● WHAT THE TASK REQUIRES:
What follows is a listing. Return every line of it exactly.

....

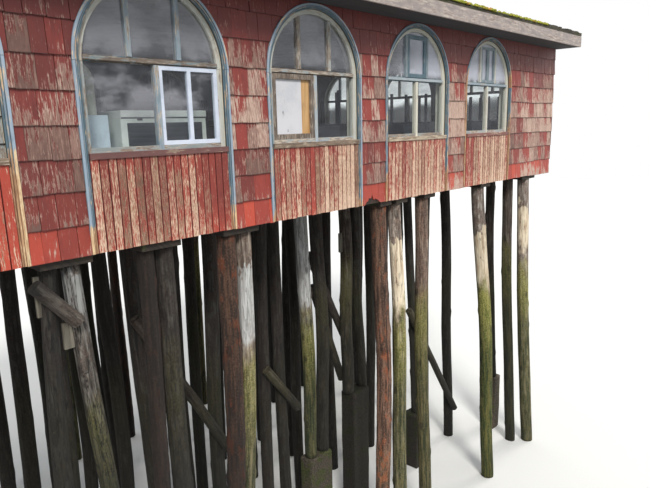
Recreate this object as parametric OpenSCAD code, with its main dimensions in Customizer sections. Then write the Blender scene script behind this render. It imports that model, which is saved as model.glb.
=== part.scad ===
/* [Walls] */
// Width of a window bay over its casing
bay_w = 1500; // [1300:10:1650]
// Number of window bays in a long wall
long_bays = 5; // [4:1:6]
// Wall between two bays of a long wall
long_pier = 480; // [300:10:700]
// Wall beyond the last bay of a long wall
long_end = 1760; // [1200:10:2200]
// Number of window bays in an end wall
short_bays = 3; // [3:1:4]
// Wall between two bays of an end wall
short_pier = 350; // [250:10:500]
// Wall beyond the last bay of an end wall
short_end = 700; // [500:10:1000]
// Thickness of the framed wall
wall_t = 170; // [140:5:220]

/* [Windows] */
// Width of the casing that frames each bay
casing_w = 60; // [40:5:80]
// How far the casing stands out of the wall
casing_t = 30; // [20:5:45]
// Height of the window opening's bottom above the wall's bottom edge
sill_up = 800; // [650:5:880]
// Height of the arch springing above the wall's bottom edge
spring_up = 1540; // [1400:10:1700]
// How far the window frame sits behind the wall's face
frame_back = 20; // [10:5:40]
// Depth of the window frame
frame_t = 60; // [45:5:75]
// Face width of the frame's outer ring and upright bars
bar_w = 45; // [30:5:60]
// Height of the frame's bottom rail
rail_h = 60; // [40:5:80]
// Height of the transom under the arch
transom_h = 55; // [40:5:70]
// Distance of each upper bar from the window's middle
upper_bar_x = 240; // [200:5:270]
// Thickness of the glass
glass_t = 5; // [4:1:8]
// How far the sill's nose stands out of the wall
nose_out = 35; // [20:5:50]
// Height of the sill's nose
nose_h = 50; // [35:5:60]
// How far the sill's nose laps up over the bottom rail
nose_lap = 20; // [10:5:30]
// Thickness of the boards below each window
apron_t = 20; // [15:1:28]

/* [Door] */
// Width of the door leaf
door_w = 900; // [800:10:1000]
// Height of the door leaf
door_h = 1900; // [1800:10:1950]
// Thickness of the door leaf
door_t = 45; // [35:5:60]
// Face width of the door frame
door_frame_w = 55; // [40:5:70]

/* [Roof] */
// Pitch of the roof in degrees
roof_pitch = 18; // [14:1:24]
// Overhang at the eaves
eave_out = 450; // [300:10:600]
// Overhang at the gables
verge_out = 90; // [60:5:150]
// Thickness of the roof boards with their shingles
roof_t = 50; // [40:5:80]
// How far the roof laps over the fascia
drip = 20; // [10:5:40]
// Height of the fascia
fascia_h = 180; // [140:5:220]
// Thickness of the fascia and the verge boards
fascia_t = 28; // [20:1:35]
// Gap between an arch's top and the soffit
arch_gap = 10; // [5:5:40]
// Thickness of the soffit boards
soffit_t = 20; // [15:1:25]
// Height of the verge boards
verge_h = 150; // [120:5:180]
// Width of each ridge board
ridge_w = 200; // [150:10:260]
// Thickness of the ridge boards
ridge_t = 25; // [18:1:35]

/* [Floor] */
// Height of the wall's bottom edge above the lowest pole foot
stilt_h = 5600; // [4800:50:6200]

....

● RESULT BELOW:
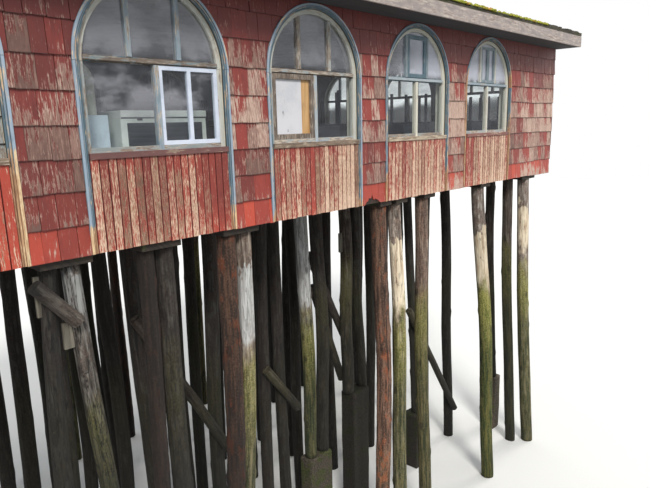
Recreate this object as parametric OpenSCAD code, with its main dimensions in Customizer sections. Then write the Blender scene script behind this render. It imports that model, which is saved as model.glb.
=== part.scad ===
/* [Walls] */
// Width of a window bay over its casing
bay_w = 1500; // [1300:10:1650]
// Number of window bays in a long wall
long_bays = 5; // [4:1:6]
// Wall between two bays of a long wall
long_pier = 480; // [300:10:700]
// Wall beyond the last bay of a long wall
long_end = 1760; // [1200:10:2200]
// Number of window bays in an end wall
short_bays = 3; // [3:1:4]
// Wall between two bays of an end wall
short_pier = 350; // [250:10:500]
// Wall beyond the last bay of an end wall
short_end = 700; // [500:10:1000]
// Thickness of the framed wall
wall_t = 170; // [140:5:220]

/* [Windows] */
// Width of the casing that frames each bay
casing_w = 60; // [40:5:80]
// How far the casing stands out of the wall
casing_t = 30; // [20:5:45]
// Height of the window opening's bottom above the wall's bottom edge
sill_up = 800; // [650:5:880]
// Height of the arch springing above the wall's bottom edge
spring_up = 1540; // [1400:10:1700]
// How far the window frame sits behind the wall's face
frame_back = 20; // [10:5:40]
// Depth of the window frame
frame_t = 60; // [45:5:75]
// Face width of the frame's outer ring and upright bars
bar_w = 45; // [30:5:60]
// Height of the frame's bottom rail
rail_h = 60; // [40:5:80]
// Height of the transom under the arch
transom_h = 55; // [40:5:70]
// Distance of each upper bar from the window's middle
upper_bar_x = 240; // [200:5:270]
// Thickness of the glass
glass_t = 5; // [4:1:8]
// How far the sill's nose stands out of the wall
nose_out = 35; // [20:5:50]
// Height of the sill's nose
nose_h = 50; // [35:5:60]
// How far the sill's nose laps up over the bottom rail
nose_lap = 20; // [10:5:30]
// Thickness of the boards below each window
apron_t = 20; // [15:1:28]

/* [Door] */
// Width of the door leaf
door_w = 900; // [800:10:1000]
// Height of the door leaf
door_h = 1900; // [1800:10:1950]
// Thickness of the door leaf
door_t = 45; // [35:5:60]
// Face width of the door frame
door_frame_w = 55; // [40:5:70]

/* [Roof] */
// Pitch of the roof in degrees
roof_pitch = 18; // [14:1:24]
// Overhang at the eaves
eave_out = 450; // [300:10:600]
// Overhang at the gables
verge_out = 90; // [60:5:150]
// Thickness of the roof boards with their shingles
roof_t = 50; // [40:5:80]
// How far the roof laps over the fascia
drip = 20; // [10:5:40]
// Height of the fascia
fascia_h = 180; // [140:5:220]
// Thickness of the fascia and the verge boards
fascia_t = 28; // [20:1:35]
// Gap between an arch's top and the soffit
arch_gap = 10; // [5:5:40]
// Thickness of the soffit boards
soffit_t = 20; // [15:1:25]
// Height of the verge boards
verge_h = 150; // [120:5:180]
// Width of each ridge board
ridge_w = 200; // [150:10:260]
// Thickness of the ridge boards
ridge_t = 25; // [18:1:35]

/* [Floor] */
// Height of the wall's bottom edge above the lowest pole foot
stilt_h = 5600; // [4800:50:6200]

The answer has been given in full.